A couple of days ago, however, both major candidates for the powerful position of running the area currently known as Taipei County (Táiběi Xiàn) had a rare bit of agreement: both expressed a preference for using “New Taipei City” instead of “Xinbei City.” Ugh.
And to top things off, a couple dozen pro-Tongyong Pinyin protesters were outside Taipei County Hall the same day to protest against using Xinbei because it contains what they characterize as China’s demon letter X. Actually, that last part of hyperbole isn’t all that much of an exaggeration of their position. The X makes it look like the city is being crossed out, some of the protesters claimed.
This is, of course, stupid. But unfortunately it’s the sort of stupidity that sometimes plays well here, given how this is a country that pandered to the superstitious by removing 4′s from license plate numbers and ID cards and by changing the name of a subway line because if you cherry-picked from its syllables you could come up with a nickname that might remind people of a term for cheating in mah-jongg (májiàng). (Why bother with letting competent engineers do things the way they need to be done when problems can be fixed magically through attempts to eliminate puns!)
The protesters would prefer the Tongyong form, Sinbei. I suspect foreigners here would rapidly change that to the English name “Sin City,” which I must admit would have a certain ring to it and might even be a tourist draw. Still, Tongyong has already done enough damage. Those wanting to promote Taiwan’s identity would be much better off channeling their energy into projects that might actually be useful to their cause.
The reason the government selected “Xinbei City” is that “New Taipei City” would be too similar to “Taipei City,” according to the head of the Taipei County Government’s Department of Civil Affairs. And, yes, they would be too similar. Also, Xinbei is simply the correct form in Hanyu Pinyin, which is Taiwan’s (and Taipei County’s) official romanization system. It would also be be much better still to omit “city” altogether.
Consider how this might work on signs, keeping in mind that Taipei and Xīnběi Shì are right next to each other. So such similar names as “New Taipei City” and “Taipei City” would run the risk of confusion, unlike, say, the case of New Jersey and Jersey. I wonder if the candidates for mayor of Xinbei are under the impression that they should change the name of the town across from Danshui from Bālǐ to something else because visitors to Taiwan might otherwise think they could drive to the Indonesian island of Bali from northern Taiwan.

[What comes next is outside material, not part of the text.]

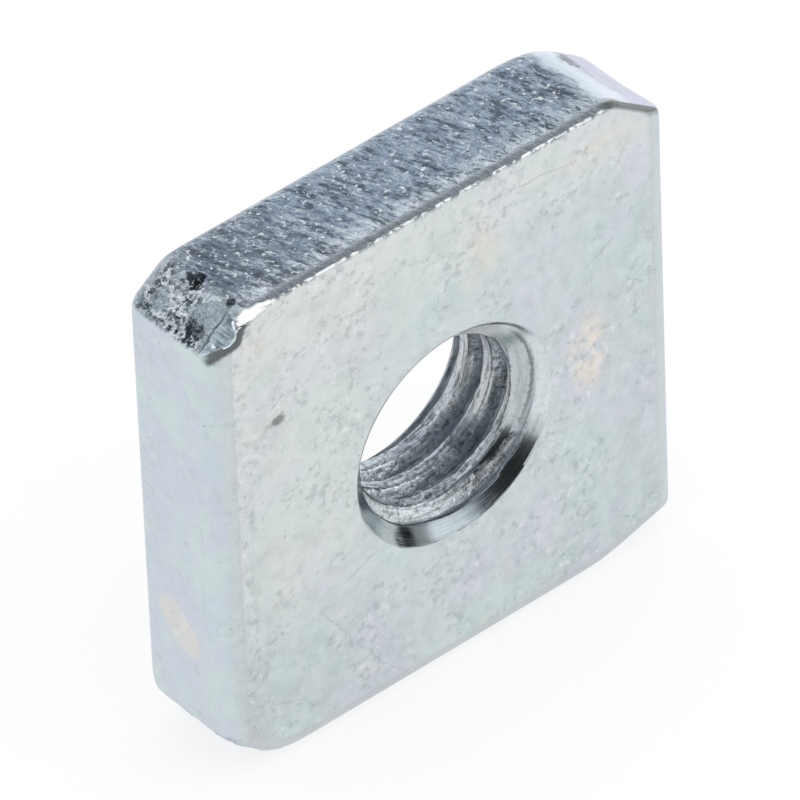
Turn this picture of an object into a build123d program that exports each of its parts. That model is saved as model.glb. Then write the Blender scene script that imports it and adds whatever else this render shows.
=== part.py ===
from build123d import *
from math import radians, tan
import os

# A one-piece steel nut for the slot of an aluminium profile: a short length of flat bar
# with rolled long edges, sheared to length with its corners cropped, and tapped.
# Millimetres. X runs across the bar, Y through its thickness and Z along the bar. The nut
# stands on one sheared end, with its front face towards -Y. The origin is the middle of
# the lower end.

# Flat bar
width = 13.0
height = 13.0
thickness = 2.95
rolled_edge_radius = 0.58

# Corners cropped with the ends: how far each cut reaches along the end and down the side
top_left_reach = 1.1
top_left_drop = 0.8
top_right_reach = 1.6
top_right_drop = 1.15
bottom_left_reach = 1.4
bottom_left_drop = 1.2
bottom_right_reach = 2.15
bottom_right_drop = 0.6
corner_blend_radius = 0.95

# Sheared edges: the blade draws the edge where it enters over into a radius, and leaves the
# opposite edge sharp, with a narrow burnished strip beside it
drawn_edge_radius = 0.5
burnished_length = 0.25
burnished_drop = 0.05

# Tapped hole, M5 x 0.8, a little off the middle of the nut. The drilled bore is the crest of
# the thread, and being at the wide end of its tolerance it leaves the thread a little shallow
hole_offset = 0.15
hole_drop = 0.15
hole_height = height / 2 - hole_drop
thread_diameter = 5.0
thread_pitch = 0.8
thread_depth = 0.35
flank_angle = 60.0
bore_diameter = thread_diameter - 2 * thread_depth

# Countersinks, by how much wider than the thread each one is at its mouth
front_countersink_margin = 0.55
back_countersink_margin = 0.05
front_countersink_diameter = thread_diameter + front_countersink_margin
back_countersink_diameter = thread_diameter + back_countersink_margin
countersink_angle = 90.0

# The groove has a flat root, an eighth of the pitch wide, between two sloping flanks. Its
# cutting profile reaches a little past the crest, into what the bore takes away, and its
# helix starts and ends one turn outside the two faces
root_width = thread_pitch / 8
cutter_overlap = 0.1
cutter_depth = thread_depth + cutter_overlap
cutter_mouth = root_width + 2 * cutter_depth * tan(radians(flank_angle / 2))
groove_length = thickness + 2 * thread_pitch

os.makedirs("parts", exist_ok=True)


def sheared_half(left_reach, left_drop, right_reach, right_drop):
    """One half of the nut, standing on its sheared end, as a blade from the front leaves it."""
    with BuildPart() as half:
        with BuildSketch(Plane.XZ):
            with BuildLine():
                Polyline(
                    (-width / 2, height / 2),
                    (-width / 2, left_drop),
                    (left_reach - width / 2, 0),
                    (width / 2 - right_reach, 0),
                    (width / 2, right_drop),
                    (width / 2, height / 2),
                    close=True,
                )
            make_face()
            fillet(vertices().sort_by(Axis.Y)[:4], corner_blend_radius)
        extrude(amount=thickness / 2, both=True)

        # The top of each loop of edges is where the two halves meet, and stays as it is
        entry_face = faces().sort_by(Axis.Y)[0]
        fillet(entry_face.edges().sort_by(Axis.Z)[:-1], drawn_edge_radius)
        exit_face = faces().sort_by(Axis.Y)[-1]
        exit_edges = exit_face.edges().sort_by(Axis.Z)[:-1]
        chamfer(exit_edges, burnished_drop, burnished_length, reference=exit_face)
    return half.part


with BuildPart() as square_nut:
    # The lower end was sheared from the front and the upper end from the back
    add(sheared_half(bottom_left_reach, bottom_left_drop, bottom_right_reach, bottom_right_drop))
    with Locations((0, 0, height)):
        add(
            sheared_half(top_left_reach, top_left_drop, top_right_reach, top_right_drop),
            rotation=(180, 0, 0),
        )

    # The bar's section with its rolled long edges
    with BuildSketch(Plane.XY):
        RectangleRounded(width, thickness, rolled_edge_radius)
    extrude(amount=height, mode=Mode.INTERSECT)

    # The thread: a right-hand helical groove, which the bore below opens along its crest
    with BuildLine():
        groove_path = Helix(
            pitch=thread_pitch,
            height=groove_length,
            radius=thread_diameter / 2,
            center=(hole_offset, -groove_length / 2, hole_height),
            direction=(0, 1, 0),
        )
    with BuildSketch(Plane(origin=groove_path @ 0, x_dir=(0, 0, 1), z_dir=(1, 0, 0))):
        with BuildLine():
            Polyline(
                (0, -root_width / 2),
                (0, root_width / 2),
                (-cutter_depth, cutter_mouth / 2),
                (-cutter_depth, -cutter_mouth / 2),
                close=True,
            )
        make_face()
    sweep(path=groove_path, is_frenet=True, mode=Mode.SUBTRACT)

    # The bore, countersunk from both faces
    for side, mouth_diameter in ((-1, front_countersink_diameter), (1, back_countersink_diameter)):
        mouth = (hole_offset, side * thickness / 2, hole_height)
        with Locations(Plane(origin=mouth, z_dir=(0, side, 0))):
            CounterSinkHole(
                bore_diameter / 2,
                mouth_diameter / 2,
                counter_sink_angle=countersink_angle,
            )

square_nut.part.label = "square_nut"
export_step(square_nut.part, "parts/square_nut.step")
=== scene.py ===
import math

import bpy
from mathutils import Matrix, Vector


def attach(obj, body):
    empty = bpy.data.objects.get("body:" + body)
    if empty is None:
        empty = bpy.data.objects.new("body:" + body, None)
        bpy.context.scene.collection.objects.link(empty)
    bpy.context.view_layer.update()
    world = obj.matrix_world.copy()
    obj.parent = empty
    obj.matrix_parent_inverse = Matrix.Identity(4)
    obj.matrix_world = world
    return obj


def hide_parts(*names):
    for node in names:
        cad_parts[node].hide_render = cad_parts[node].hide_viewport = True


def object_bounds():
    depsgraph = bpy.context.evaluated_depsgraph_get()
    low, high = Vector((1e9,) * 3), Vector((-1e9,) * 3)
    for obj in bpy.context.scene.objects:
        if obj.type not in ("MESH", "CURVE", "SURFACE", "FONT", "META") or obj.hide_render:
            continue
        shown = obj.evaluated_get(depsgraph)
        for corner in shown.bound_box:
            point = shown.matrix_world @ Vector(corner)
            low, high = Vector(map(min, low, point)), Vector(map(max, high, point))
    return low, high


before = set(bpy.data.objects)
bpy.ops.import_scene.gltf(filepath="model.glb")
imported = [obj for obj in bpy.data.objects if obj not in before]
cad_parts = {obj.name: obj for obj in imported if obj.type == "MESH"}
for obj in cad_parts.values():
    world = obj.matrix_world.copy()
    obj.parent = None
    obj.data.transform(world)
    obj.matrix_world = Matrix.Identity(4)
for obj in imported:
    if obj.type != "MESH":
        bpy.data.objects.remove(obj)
cad_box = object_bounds()

MM = 0.001
NODE = "square_nut"
SLOT = "zinc_plated_steel"


# ---- Node trees written as expressions ----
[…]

They probably said they liked “New Taipei City” better because it sounds “more English” to them. And it is more English than “Xinbei.” But that’s not a good thing.

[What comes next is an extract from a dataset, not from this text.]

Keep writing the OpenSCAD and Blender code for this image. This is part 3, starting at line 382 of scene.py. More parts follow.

Once again it may be necessary to point out what ought to be obvious: The reason so-called English place names are needed is not because foreigners need places to have names in the English language. If it were, I suppose we could redub many places with appropriate names in real English: “Ugly Dump Filled With Concrete Buildings” (with numbers appended so the many possibilities could be distinguished from each other), “Nuclear Waste Depository,” “Armpit of Taiwan,” “Beautiful Little Town that Turns Into a Tourist Hell on Weekends,” etc. The possibilities are endless, though perhaps some of the nicer places would need to be given awful names — following the Iceland/Greenland model — lest they be overrun. The problem is that Chinese characters are too damn hard, and people who can’t read them (i.e., most foreign residents and tourists) need to be able to find places on maps, on Web pages, through signs, etc. And they need to be able to communicate through speech with people in Taiwan about places. Having two different names — the Mandarin one and the so-called English one — is just confusing. Having one name in Mandarin written in two systems (Chinese characters and romanization), however, makes sense and works best. (If Taiwan were to switch to using Taiwanese instead of Mandarin, that would be a whole ‘nother kettle of fish.)
But things that make sense and politicians don’t often fit well together.

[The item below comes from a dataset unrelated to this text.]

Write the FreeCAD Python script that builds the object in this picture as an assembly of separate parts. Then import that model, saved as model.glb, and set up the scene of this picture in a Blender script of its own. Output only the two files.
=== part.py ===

Consider the signs. What a @#$% mess this could be. Let’s compare a few ramifications of using Xinbei and Taipei vs. using New Taipei City and Taipei City.
Xinbei and Taipei.
- basically no chance of confusing one with the other
- short (6 characters each), thus fitting better on signs
- preexisting “Taipei [City]” signs wouldn’t have to be changed
- Xinbei would be the correct romanization and not repeat the misleading pei of bastardized Wade-Giles
- definitely no need to add “city” to either name, because there would be no “Taipei County” that might need to be distinguished from the city of Taipei, nor would there be a “Xinbei County” that would need to be distinguished from the city of Xinbei
Now let’s look at the case of New Taipei City and Taipei City.
- relatively easy to confuse at a glance
- relatively easy to confuse in general
- long, and don’t fit as easily on signs (“New Taipei City” = 15 characters, including spaces; “Taipei City” = 11 characters, including the space)
- “New Taipei City” would continue to ill-advised and outdated practice of using bastardized Wade-Giles spellings
- any time the common adjective new needs to be applied to something dealing with “New Taipei City” or “Taipei City” the chances for confusion and mistakes would increase even more, esp. in headlines
- the worst choice
The Taipei County Council will determine the final version of the name in September.
- Xīnběi Shì yìmíng — Cài Yīngwén, Zhū Lìlún jiē rèntóng New Taipei City (新北市譯名 英倫皆認同New Taipei City), June 24, 2010
- Taipei County’s new name triggers dispute, Taipei Times, June 25, 2010
- Xīnběi Shì Yīngyì? Cài Yīngwén: wǒ xǐhuan New Taipei City (新北市英譯？蔡英文：我喜歡NEW TAIPEI CITY), June 24, 2010
- Xīnběi Shì Yīngyì míng huà X — mínjiān bùmǎn (新北市英譯名畫X 民間不滿), Sina, June 24, 2010
- The naming of “New North City”, David on Formosa, June 25, 2010
(By the way, if any Taiwan reporters want to pick up on this blog post, please don’t just follow the usual practice here of simply asking one or two random foreigners if they think the name “New Taipei City” sounds OK, so then you conclude that there’s no problem. Try to get people who’ve actually thought about the situation for more than a few seconds and who could give you an informed opinion. My apologies to those reporters who of course know better.)